Brandon: Right, so do you get to choose the other people you work with? Like, you know, in the vein of professionalism, right, you don't want to make art you're really proud of, that you feel connected to and then hand it off to get colored and, you know, somebody just does it completely different than you would imagine.

Georges: That's always the case, yeah. I've been very fortunate to work with people that I know and I've also been, like you guys been, fortunate to recommend people to a job where if I've got it I will say, hey this is so and so we work well together I would look into hiring him as well. But there have been many a job that I've come in where I'm the last component to that particular element, so I'm pretty much under the mercy of everybody else. So I don't necessarily get to pick the inker or the colorist or anything like that, unfortunately. And that, again, comes... I could very easily say no, but, yeah, you're sitting here going all right if I want to work for the month of march I probably am just going to have to do what they tell me and, unfortunately, I won't have as much control over it as I like, but, you know, once again, when you're freelance, man, it's feast or famine.

Luis: Yeah.

Georges:  If you've got the money coming in you don't say no to it.

Luis: Yeah, you're just a sword fighter out there. Just do it, you know, that's all it is. So, has that ever come up as an issue? Like, you know, where you've gotten into a group of people and one element of the group has kind of dropped the ball and then the whole process…? Or do you find that, at the level that you're at, that the people are just really on point and skilled and really organized?

Georges: Well, yes and no, and I think it goes back to that professionalism conversation. Yeah, I've worked with people who I'm like, really this is what you're gonna do? Man, if I had a choice I would never work with you again. And you sort of catalog that in your head.

Luis: Absolutely

Georges: I know to myself never to work with this guy again because I do not like... 

Luis: Or recommend...

Georges: Or recommend at all, and that's even worse. When you recommend somebody to somebody if they screw them, then it comes back to you going, dude, that was my reputation. You just screwed, not just yourself. So that happens across the board every now and again. That's why when you do find somebody, you know, like you guys, if you've got a band or something and you want them to come in, when you do find somebody who can play and is reliable and professional, you like hang on to them going, okay next time something happens I'm going to call you. That's good. You're less likely to try somebody new, because you know you got the guy you really want.

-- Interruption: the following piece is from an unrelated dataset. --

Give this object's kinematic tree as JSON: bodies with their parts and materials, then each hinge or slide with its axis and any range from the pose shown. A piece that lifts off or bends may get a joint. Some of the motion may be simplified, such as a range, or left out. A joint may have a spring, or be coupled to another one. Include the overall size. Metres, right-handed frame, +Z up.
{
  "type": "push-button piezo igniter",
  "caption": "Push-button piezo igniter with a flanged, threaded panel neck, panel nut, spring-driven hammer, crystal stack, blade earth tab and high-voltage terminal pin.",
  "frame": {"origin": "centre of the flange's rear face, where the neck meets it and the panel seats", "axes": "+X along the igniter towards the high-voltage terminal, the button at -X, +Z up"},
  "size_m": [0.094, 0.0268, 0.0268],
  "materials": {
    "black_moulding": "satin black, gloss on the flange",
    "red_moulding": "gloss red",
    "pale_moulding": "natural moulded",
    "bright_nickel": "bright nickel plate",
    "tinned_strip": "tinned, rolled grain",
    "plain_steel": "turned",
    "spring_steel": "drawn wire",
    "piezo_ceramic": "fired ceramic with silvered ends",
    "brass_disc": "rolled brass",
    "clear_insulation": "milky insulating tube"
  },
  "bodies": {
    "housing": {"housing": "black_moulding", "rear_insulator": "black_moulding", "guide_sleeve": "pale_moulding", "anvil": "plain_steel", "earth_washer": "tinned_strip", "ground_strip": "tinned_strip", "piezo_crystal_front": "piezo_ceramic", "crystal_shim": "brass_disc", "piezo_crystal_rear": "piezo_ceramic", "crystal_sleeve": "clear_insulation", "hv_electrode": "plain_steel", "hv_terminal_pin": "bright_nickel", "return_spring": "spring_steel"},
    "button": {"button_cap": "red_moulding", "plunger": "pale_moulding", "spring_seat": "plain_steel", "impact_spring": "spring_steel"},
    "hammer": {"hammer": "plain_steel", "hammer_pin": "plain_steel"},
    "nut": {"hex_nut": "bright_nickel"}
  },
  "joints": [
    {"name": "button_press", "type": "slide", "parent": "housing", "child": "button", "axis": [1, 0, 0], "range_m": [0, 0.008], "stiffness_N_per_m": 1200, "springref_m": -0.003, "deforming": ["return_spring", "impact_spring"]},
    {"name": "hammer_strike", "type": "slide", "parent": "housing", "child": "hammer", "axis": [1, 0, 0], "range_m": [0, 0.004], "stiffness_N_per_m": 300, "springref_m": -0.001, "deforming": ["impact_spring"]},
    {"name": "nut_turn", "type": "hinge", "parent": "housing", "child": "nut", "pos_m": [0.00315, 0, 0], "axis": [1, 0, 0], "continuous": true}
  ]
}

Luis: You know Brandon and I started off as friends playing music, right. And we were playing in this band, and each respectively we've done our own thing with music, but really all of the things that we're talking about; professionalism, you know, ways to be, you know having a good group of people around you, I feel like now that we're in the software realm, I mean I'm brandon's been building for, you know, decades and I'm just jumping into it, we got some new products that we're working on, but all of this is so relevant to it.  I t really does, kind of... these core ideas of how to function in a business sense, or just in a communication sense, it really goes across the board in everything that you do. Because I find the same thing with us, you know, if we don't have something that we need, and we look out for somebody and then they recommend somebody to us that's just, like, horrible for that, we're never going to use them again. And we're always going to remember. And then we're going to associate that recommendation with that person now. So, it's like there's a double danger there, you know, and then that's that's on that side. Then on the opposite side you know if you're recommending somebody also, you know, and this guy screws you over, now you're associated, and that could possibly mess you up in the future which is...

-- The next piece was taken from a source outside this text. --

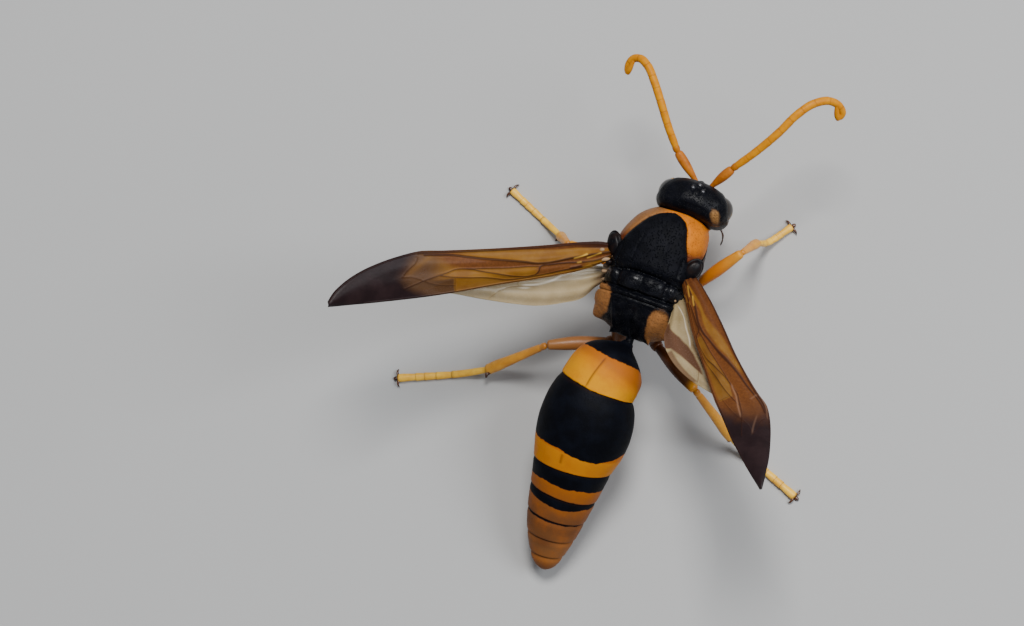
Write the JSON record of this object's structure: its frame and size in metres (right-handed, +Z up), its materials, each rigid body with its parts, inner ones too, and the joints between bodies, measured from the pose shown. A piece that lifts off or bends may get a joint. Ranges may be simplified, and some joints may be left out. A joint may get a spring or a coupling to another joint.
{
  "type": "potter wasp",
  "caption": "Life-size still model of a large black and orange potter wasp at rest, its folded amber forewings half raised.",
  "frame": {"origin": "on the floor, under the middle of the model's bounding box", "axes": "+X to the wasp's left, +Y towards the tip of its abdomen, +Z up; the feet stand on z = 0"},
  "size_m": [0.0294, 0.0332, 0.0194],
  "materials": {
    "head_chitin": "finely pitted black, satin sheen",
    "clypeus_chitin": "satin orange",
    "eye_lens": "glossy dark brown-grey facets",
    "claw_chitin": "polished dark red-brown",
    "feeler_chitin": "satin golden orange",
    "collar_chitin": "satin orange, browner at the hind corners",
    "thorax_chitin": "velvety pitted black with tan sides at the rear",
    "tegula_chitin": "glossy black-brown",
    "forewing_membrane": "clear amber membrane, smoky at the tip",
    "hindwing_membrane": "clear pale membrane",
    "abdomen_chitin": "velvety black and orange bands",
    "leg_chitin": "satin orange"
  },
  "bodies": {
    "root": {"head": "head_chitin", "clypeus": "clypeus_chitin", "eye_left": "eye_lens", "eye_right": "eye_lens", "mandible_left": "claw_chitin", "mandible_right": "claw_chitin", "scape_left": "feeler_chitin", "scape_right": "feeler_chitin", "flagellum_left": "feeler_chitin", "flagellum_right": "feeler_chitin", "pronotum": "collar_chitin", "mesothorax": "thorax_chitin", "propodeum": "thorax_chitin", "tegula_left": "tegula_chitin", "tegula_right": "tegula_chitin", "forewing_left": "forewing_membrane", "forewing_right": "forewing_membrane", "hindwing_left": "hindwing_membrane", "hindwing_right": "hindwing_membrane", "abdomen_1": "abdomen_chitin", "abdomen_2": "abdomen_chitin", "abdomen_3": "abdomen_chitin", "abdomen_4": "abdomen_chitin", "abdomen_5": "abdomen_chitin", "abdomen_6": "abdomen_chitin", "abdomen_7": "abdomen_chitin", "coxa_front_left": "leg_chitin", "femur_front_left": "leg_chitin", "tibia_front_left": "leg_chitin", "tarsus_front_left": "leg_chitin", "coxa_front_right": "leg_chitin", "femur_front_right": "leg_chitin", "tibia_front_right": "leg_chitin", "tarsus_front_right": "leg_chitin", "coxa_mid_left": "leg_chitin", "femur_mid_left": "leg_chitin", "tibia_mid_left": "leg_chitin", "tarsus_mid_left": "leg_chitin", "coxa_mid_right": "leg_chitin", "femur_mid_right": "leg_chitin", "tibia_mid_right": "leg_chitin", "tarsus_mid_right": "leg_chitin", "coxa_hind_left": "leg_chitin", "femur_hind_left": "leg_chitin", "tibia_hind_left": "leg_chitin", "tarsus_hind_left": "leg_chitin", "coxa_hind_right": "leg_chitin", "femur_hind_right": "leg_chitin", "tibia_hind_right": "leg_chitin", "tarsus_hind_right": "leg_chitin"}
  },
  "joints": []
}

Georges: And I don't know about you guys, but comics is still a very small pool, so inevitably you're going to run into these guys who you don't ever want to work with again. And you kind of have to be, like, nice. Like, hey... hey how's it going?

Luis: Yeah.

Georges: And then some of them are just so oblivious. I have this one guy, I worked with him once and did not like what he did, but every time I see him at a show he's like, hey George's, hey man I'd love to work with you again, you know. You got my number, right? 

Luis: You're just like uhhh...

Georges: Well yeah, not to his face. You're like, but in your head you're going, dude I wouldn't... I would leave the business before I worked with you again, okay? 

Luis: That's crazy.

Brandon: Yeah, man. So it's funny, you know, Luis was talking about those parallels between the software business and music and art and, you know the business aspects of all of those. The one thing I found when I started developing software, because it is a very creative outlet, too. You're creating something out of nothing.

Georges: Yeah.

Brandon: And I started building software for other people, you know, their specs, their requirements and while I felt proud of the things that I built, I didn't have that sort of attachment to it. And one day I realized I could build my own software, right. Have you ever, kind of... have you gone and tried to do the whole process start to finish? Like all aspects of it, and, like, come out with your own comic?

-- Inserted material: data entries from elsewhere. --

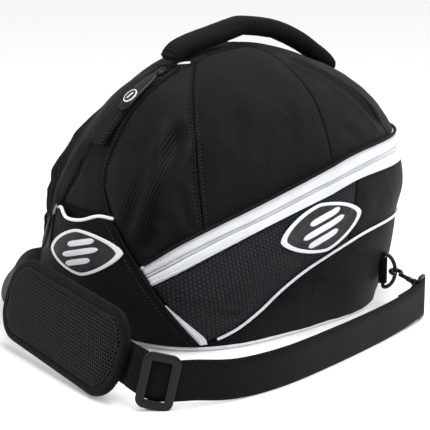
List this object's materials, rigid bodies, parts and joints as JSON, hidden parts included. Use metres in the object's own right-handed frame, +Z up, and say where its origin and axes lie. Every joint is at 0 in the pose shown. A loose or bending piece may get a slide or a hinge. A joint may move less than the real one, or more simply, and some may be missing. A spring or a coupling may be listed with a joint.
{
  "type": "motorcycle helmet bag",
  "caption": "Padded black motorcycle helmet bag with a white zip band, front pocket, top handle and a padded shoulder strap on clip-on hooks.",
  "frame": {"origin": "on the floor, under the middle of the bag's base", "axes": "+Z up, -Y towards the front pocket, +X towards the bag's left side, symmetric in X"},
  "size_m": [0.49, 0.5076, 0.3165],
  "materials": {
    "black_polyester": "dull woven polyester with padding behind",
    "embossed_check_cloth": "embossed with small checks, satin",
    "white_piping": "smooth coated piping",
    "white_zip_tape": "coated zip tape and nylon coil",
    "black_air_mesh": "air mesh over foam",
    "black_webbing": "woven polypropylene webbing",
    "black_acetal": "moulded, satin",
    "black_rubber": "moulded, soft",
    "black_zinc": "black coated zinc, satin",
    "grey_zinc": "plated zinc, satin"
  },
  "bodies": {
    "root": {"band_piping": "black_polyester", "base_panel": "black_polyester", "base_piping": "white_piping", "centre_strip": "black_polyester", "corner_wedge_far": "white_piping", "corner_wedge_near": "white_piping", "d_ring_far": "black_zinc", "d_ring_near": "black_zinc", "front_gore_far": "black_polyester", "front_gore_near": "black_polyester", "front_panel": "black_polyester", "front_pocket": "black_polyester", "handle_foot_front": "black_polyester", "handle_foot_rear": "black_polyester", "handle_grip": "black_polyester", "lower_panel": "black_polyester", "main_puller": "black_rubber", "main_slider": "black_acetal", "pad_binding": "black_polyester", "pocket_binding_far": "black_polyester", "pocket_binding_near": "black_polyester", "pocket_emblem": "black_acetal", "pocket_piping": "white_piping", "pocket_puller_a": "black_rubber", "pocket_puller_b": "black_rubber", "pocket_slider": "grey_zinc", "puller_badge": "white_piping", "rear_dome_panel": "black_polyester", "rear_gore_far": "black_polyester", "rear_gore_near": "black_polyester", "rear_wrap_panel": "black_polyester", "ring_tab_far": "black_webbing", "ring_tab_near": "black_webbing", "shoulder_pad": "black_air_mesh", "shoulder_strap": "black_webbing", "side_emblem_far": "black_acetal", "side_emblem_near": "black_acetal", "side_gore_far": "black_polyester", "side_gore_near": "black_polyester", "side_panel_far": "embossed_check_cloth", "side_panel_near": "embossed_check_cloth", "side_piping": "white_piping", "snap_hook_far": "black_zinc", "snap_hook_near": "black_zinc", "strap_ring_far": "black_zinc", "strap_ring_near": "black_zinc", "tri_glide": "black_acetal", "zip_coil": "white_zip_tape", "zip_flap": "black_polyester", "zip_tape_lower": "white_zip_tape", "zip_tape_upper": "white_zip_tape"}
  },
  "joints": []
}
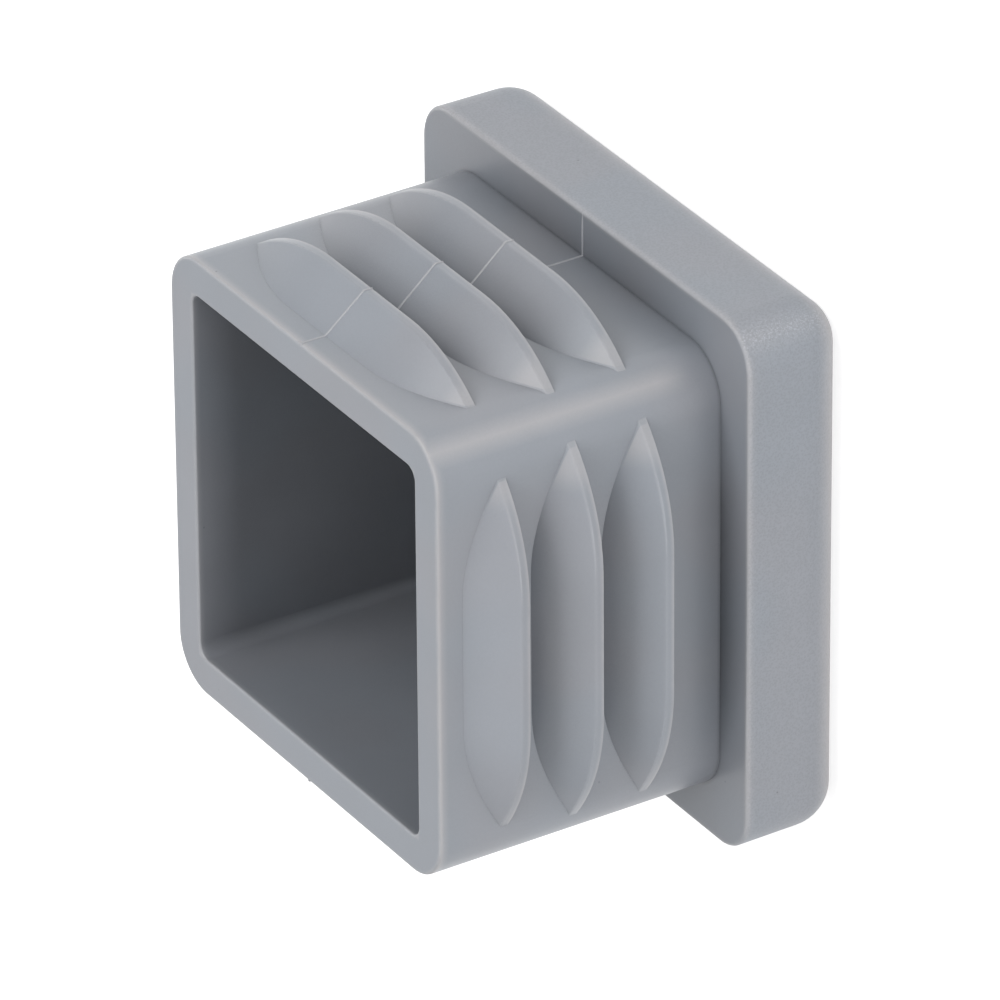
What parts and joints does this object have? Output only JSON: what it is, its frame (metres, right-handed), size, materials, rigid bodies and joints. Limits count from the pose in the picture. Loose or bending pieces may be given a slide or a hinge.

Georges: Yeah that seems to be the popular bent right now is, uh, what they call creator-owned.

Brandon: Okay. 

Georges: That's exactly what you're saying.  It's called creator-owned, or in Hollywood they call it IP, intellectual property. Where this is your thing that you've created and you own it, for all intents and

purposes, and then from there you go out and you try to push it, or you do whatever you want...

Brandon: Find distribution and…

Georges: Find distribution all of that stuff and, yeah, that's very much the popular way right now within, I would say within the last 10 years because a lot of that can lend itself to movies, and merchandise, and other things. And of course if you have a stake in the ownership. You have a much wider piece of that particular pie once it does go out towards merchandise, or wherever.  It goes to movies, and music, and whatever else you do with it. So, yeah, that's… I won't say necessarily that's the goal, but, potentially, that is definitely what you do side by side with working with Marvel. Or, you know, saying, hey I always wanted to draw spider-man, so I love doing that, but then I have my own stuff to do as well. So, yeah, that type of art is basically something you... when you get into this business, now... and of course now with you doing all the online stuff, you realize how much easier it is to distribute what you do, because no longer do you need a big publication like Simon and Schuster, or a newspaper publication. You can just post something and, right there, you know, it's out there.  If you get a hundred thousand hits all of a sudden, you know, if it's on Youtube, and you've got over eleven thousand hits Youtube will actually give you some money because they want to advertise with you, now. So the idea of getting your stuff out there has changed drastically with the computer these days, because you don't necessarily need a large-scale publication to get your stuff out there.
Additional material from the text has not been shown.